Richard Smith Beal, 38, a special assistant to the president for national security affairs since 1983 who had served in the Reagan administration since 1981, died Nov. 2 at Fairfax Hospital after surgery for a heart ailment. He lived in Herndon.
He was director of the White House Office of Planning and Evaluation from 1981 to 1983. He then joined the National Security Council staff where he became senior director of crisis management support and planning.
He was the author of five books and works dealing with the application of modern information systems to public policy planning. A White House spokesman said Dr. Beal was "a leader in bringing modern information technology into the highest levels of government."
During the 1980 presidential campaign, Dr. Beal worked for Richard B. Wirthlin. Wirthlin was president, and Dr. Beal the senior political analyst, of Decision Making Information (DMI), the firm that was the source of polling data for the Reagan campaign.

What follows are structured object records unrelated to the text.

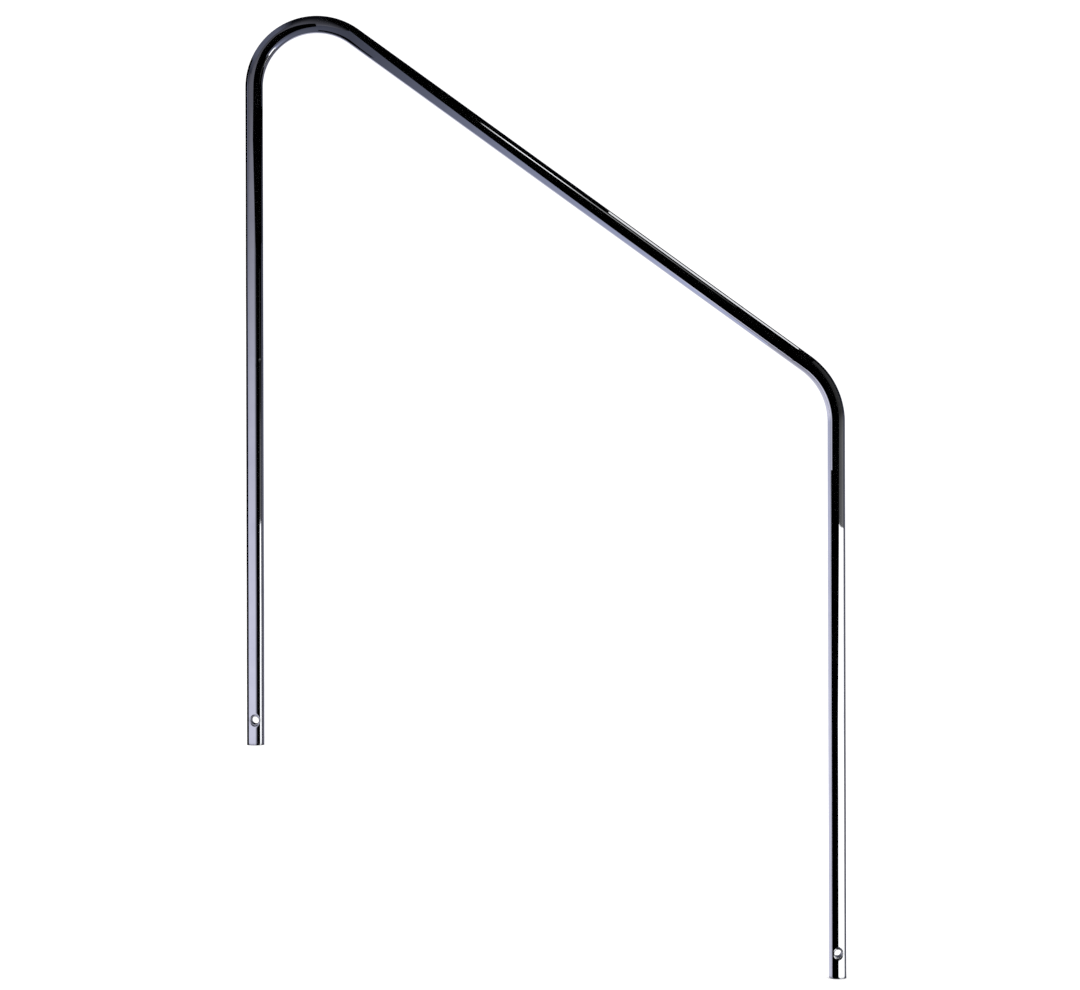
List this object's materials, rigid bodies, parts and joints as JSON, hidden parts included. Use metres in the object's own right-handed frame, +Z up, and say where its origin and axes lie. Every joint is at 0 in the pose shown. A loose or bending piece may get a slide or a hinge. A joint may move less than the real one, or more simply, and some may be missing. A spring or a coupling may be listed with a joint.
{
  "type": "pool handrail",
  "caption": "Polished bent-tube pool handrail: a tall deck leg, a sloping grip and a lower step leg, each foot pressed flat and drilled across for a clamping bolt.",
  "frame": {"origin": "centre of the deck leg's cut end", "axes": "+Z up along the legs, +X from the deck leg to the step leg, +Y to the back, square to the plane the rail is bent in"},
  "size_m": [0.8763, 0.0254, 1.4097],
  "materials": {
    "polished_steel": "mirror-polished stainless steel",
    "sleeve_steel": "turned stainless steel",
    "plug_plastic": "moulded black polyethylene"
  },
  "bodies": {
    "root": {"rail_tube": "polished_steel", "deck_spacer_sleeve": "sleeve_steel", "deck_end_plug": "plug_plastic", "step_spacer_sleeve": "sleeve_steel", "step_end_plug": "plug_plastic"}
  },
  "joints": []
}
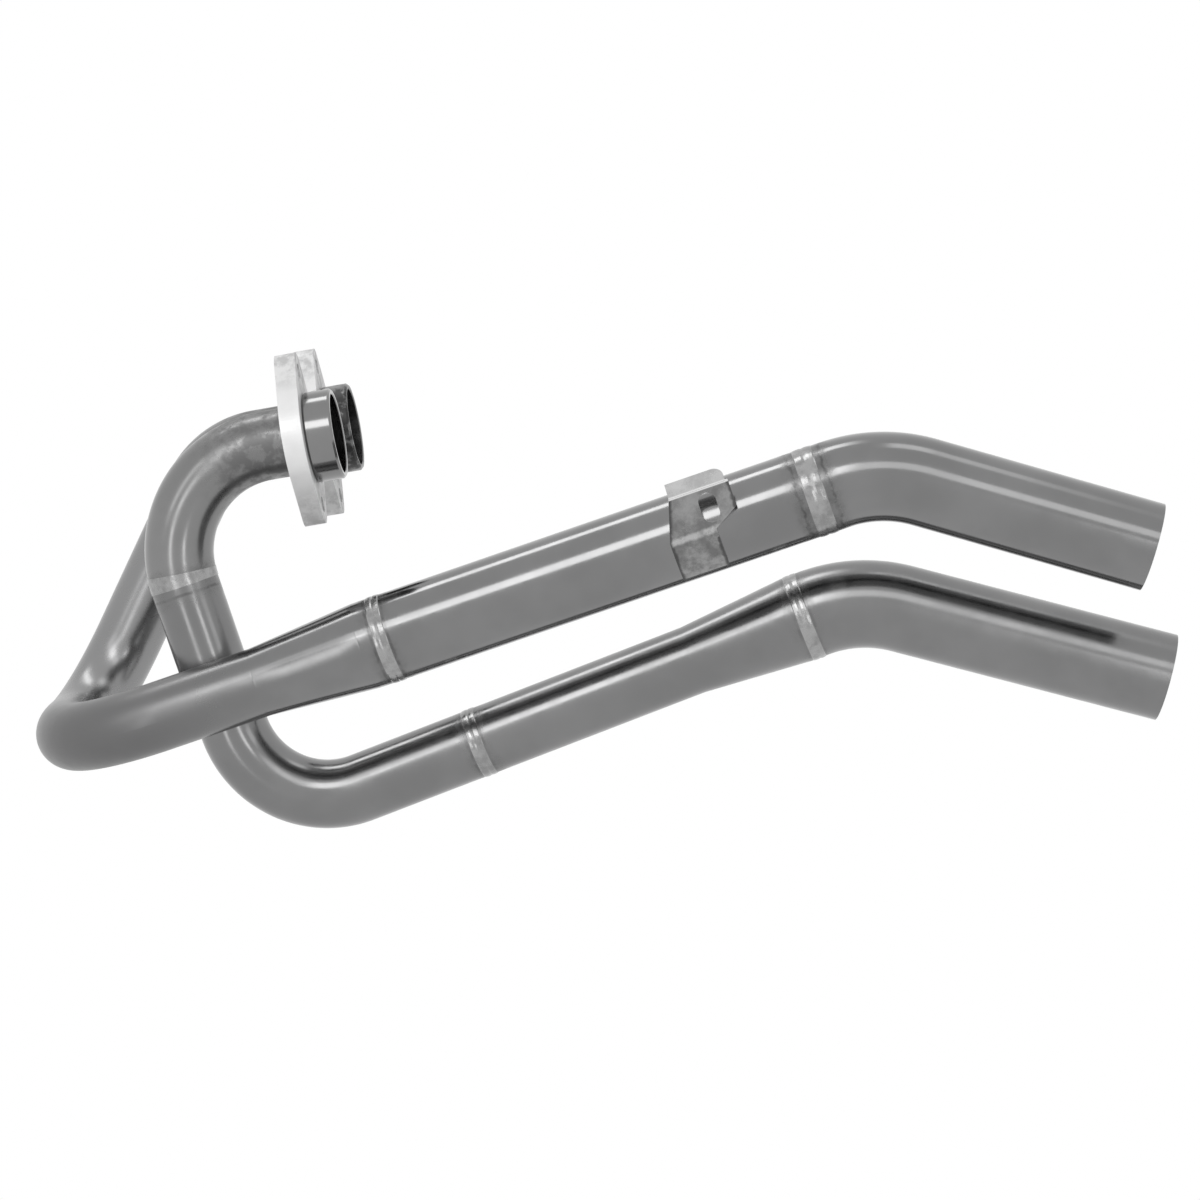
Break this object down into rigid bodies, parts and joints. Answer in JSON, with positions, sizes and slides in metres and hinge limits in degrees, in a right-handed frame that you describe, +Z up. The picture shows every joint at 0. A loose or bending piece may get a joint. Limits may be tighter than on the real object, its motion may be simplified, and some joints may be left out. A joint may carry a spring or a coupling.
{
  "type": "motorcycle exhaust header",
  "caption": "Pair of nested stepped stainless header pipes for a twin-port engine, with loose stud flanges and a folded side bracket.",
  "frame": {"origin": "centre of the near flange, on the face that presses its collar", "axes": "X to the rear of the machine, Y from the near pipe to the far port, Z up"},
  "size_m": [0.6312, 0.1771, 0.2626],
  "materials": {
    "tube_steel": "satin",
    "collar_steel": "satin",
    "flange_steel": "satin",
    "weld": "rough",
    "bracket_steel": "satin"
  },
  "bodies": {
    "root": {"inlet_tube_near": "tube_steel", "head_bend_near": "tube_steel", "leg_tube_near": "tube_steel", "lower_bend_near": "tube_steel", "lead_tube_near": "tube_steel", "mid_tube_near": "tube_steel", "tail_bend_near": "tube_steel", "outlet_tube_near": "tube_steel", "inlet_tube_far": "tube_steel", "head_bend_far": "tube_steel", "leg_tube_far": "tube_steel", "side_bend_far": "tube_steel", "front_bend_far": "tube_steel", "reducer_far": "tube_steel", "run_tube_far": "tube_steel", "tail_bend_far": "tube_steel", "outlet_tube_far": "tube_steel", "collar_near": "collar_steel", "collar_far": "collar_steel", "flange_near": "flange_steel", "flange_far": "flange_steel", "weld_head_near": "weld", "weld_run_near": "weld", "weld_tail_near": "weld", "weld_run_far": "weld", "weld_tail_far": "weld", "side_bracket": "bracket_steel"}
  },
  "joints": []
}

From their headquaters in Arlington, Dr. Beal and Wirthlin designed sophisticated computer techniques, including the Political Information System (PINS) that used polling data, Dr. Beal told Washington Post reporter David S. Broder, "not just to satisfy the information needs of the campaign, but to help the campaign decision-makers with their strategic judgments."
The system also enabled Wirthlin and Dr. Beal to "rehearse" the election many times during that campaign. On the Friday before the 1980 election day, Broder later wrote, their PINS simulation showed "the very strong probability of a big Reagan win, a probability the public polls never quite reflected."
Dr. Beal was born in Washington and reared in College Park. He earned bachelor's and master's degrees at Brigham Young University, and a doctorate in international relations from the University of Southern California in 1977.
In 1979, he was a Fulbright-Hays senior lecturer at Jawaharlal Nehru University in New Delhi. At the time he joined the Reagan White House, he was an associate professor of international relations and political science at Brigham Young University and coordinator of the university's international relations program.
Dr. Beal was a member of the Oakton Stake of the Church of Jesus Christ of Latter-day Saints.
Survivors include his wife, Ruth, and five children, Emily, Jason, Trevor, Melinda, and Quincy, all of Herndon; his mother, Virginia Beal of College Park, and two brothers, George, of Seattle, and Robert, of Farmingham, Utah.